Brazil is good. Brazil might be great. But Germany, in a knockout game at a World Cup, is the team that once scored five goals in six minutes. That's not history. That's a warning.
PRO: Germany wins. Verdict: 12 judges, 7 Affirmative, 5 Negative.
Negative close:
Brazil has five World Cup titles. Germany has four. Brazil has Vinícius Júnior wearing No.10 with a coach who got the best out of him for four years at the club level. Brazil has a squad so deep that Endrick — 18, on fire, 12 goals in 17 games in Ligue 1 — is a substitute. Brazil has the memory of 2002, when Ronaldo scored twice in the Final and Germany scored not at all.

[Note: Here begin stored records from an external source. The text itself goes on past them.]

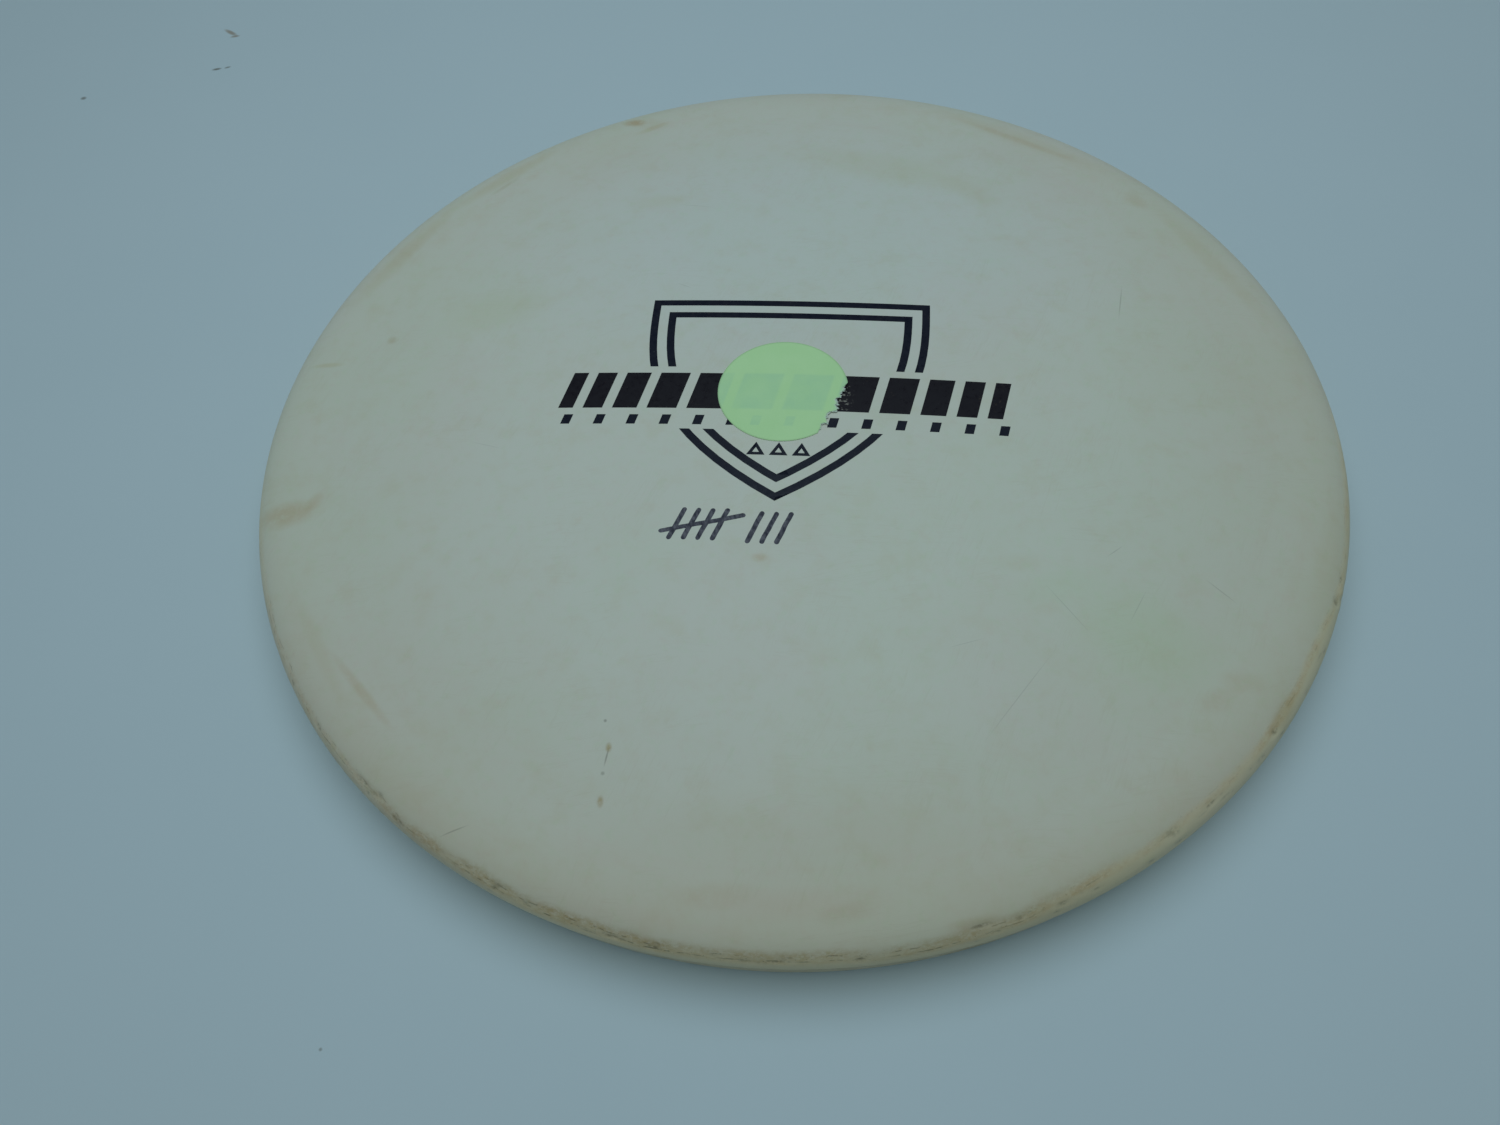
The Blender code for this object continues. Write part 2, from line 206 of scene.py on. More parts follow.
# The camera looks down at the disc from close by. Its distance is measured from the disc's middle,
# a little way off the point that it aims at.
CAMERA_DISTANCE = 0.2587
CAMERA_ELEVATION = math.radians(51.8)
CAMERA_AIM = Vector((-0.0093, -0.0255, 0.0))
CAMERA_ROLL = math.radians(-5.195)
CAMERA_LENS = 29.1

# The light's place and size are in metres, its power in watts.
LIGHT_COLOUR = (0.370, 0.465, 0.520)
ROOM_LIGHT = 0.30
CEILING_PLACE = (0.0, 0.10, 0.78)
CEILING_SIZE = 0.83
CEILING_POWER = 4.45
POOL_PLACE = (-0.05, -0.28, 0.78)
POOL_AIM = (-0.015, 0.10, 0.0)
POOL_SPREAD = math.radians(48)
POOL_SOFTNESS = 0.20
POOL_POWER = 6.0


# ---------------------------------------------------------------- the moulding's profile


def dome_height(radius):
    return DISC_HEIGHT - radius * radius / (2 * DOME_CURVE_RADIUS)


def dome_slope(radius):
    return -radius / DOME_CURVE_RADIUS


def evenly(start, end, steps):
    """steps + 1 numbers from start to end."""
    return [start + (end - start) * i / steps for i in range(steps + 1)]


def bezier(start, pull_start, pull_end, end, steps):
    """Points on a cubic curve, without its first point."""
    points = []
    for t in evenly(0.0, 1.0, steps)[1:]:
        s = 1.0 - t
        weights = (s**3, 3 * s * s * t, 3 * s * t * t, t**3)
        corners = (start, pull_start, pull_end, end)
        points.append(tuple(sum(w * c[axis] for w, c in zip(weights, corners)) for axis in (0, 1)))
    return points


def arc(centre, radius, start_angle, end_angle, steps):
    """Points on an arc in the profile's plane, without its first point."""
    angles = evenly(start_angle, end_angle, steps)[1:]
    return [(centre[0] + radius * math.cos(a), centre[1] + radius * math.sin(a)) for a in angles]


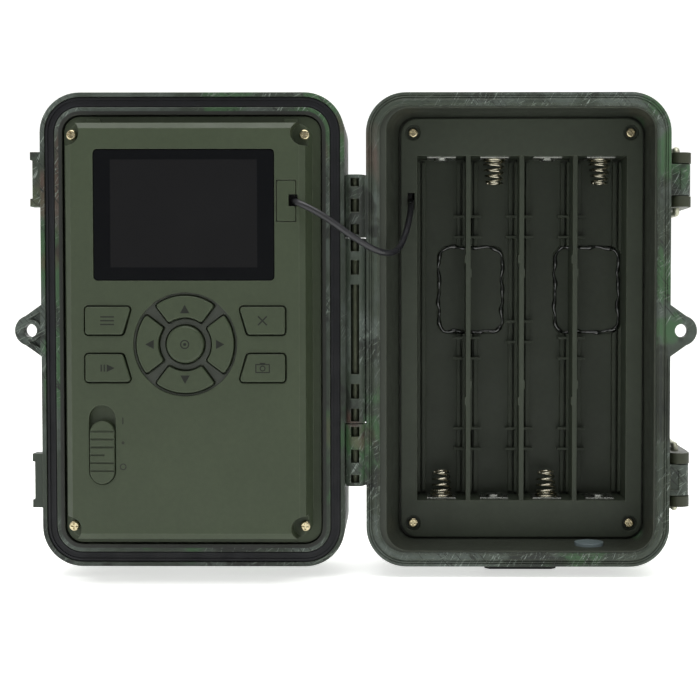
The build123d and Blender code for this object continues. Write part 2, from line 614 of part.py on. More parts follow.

The 2014 semifinal happened. It happened without Neymar, who was injured. It happened without Thiago Silva, who was suspended. It happened in front of 70,000 home fans who watched their team fall apart in real time. It was the worst possible circumstances, and Brazil played accordingly.
In 2026, Ancelotti is on the touchline. Vinicius is on the pitch. The entire nation has spent twelve years wanting to have this conversation again.
Germany, be careful what you started.
CON: Brazil wins. Verdict: 12 judges, 5 Affirmative, 7 Negative.
The house is split. The debate is unresolved. Which is exactly what will make this match, if it happens, unmissable.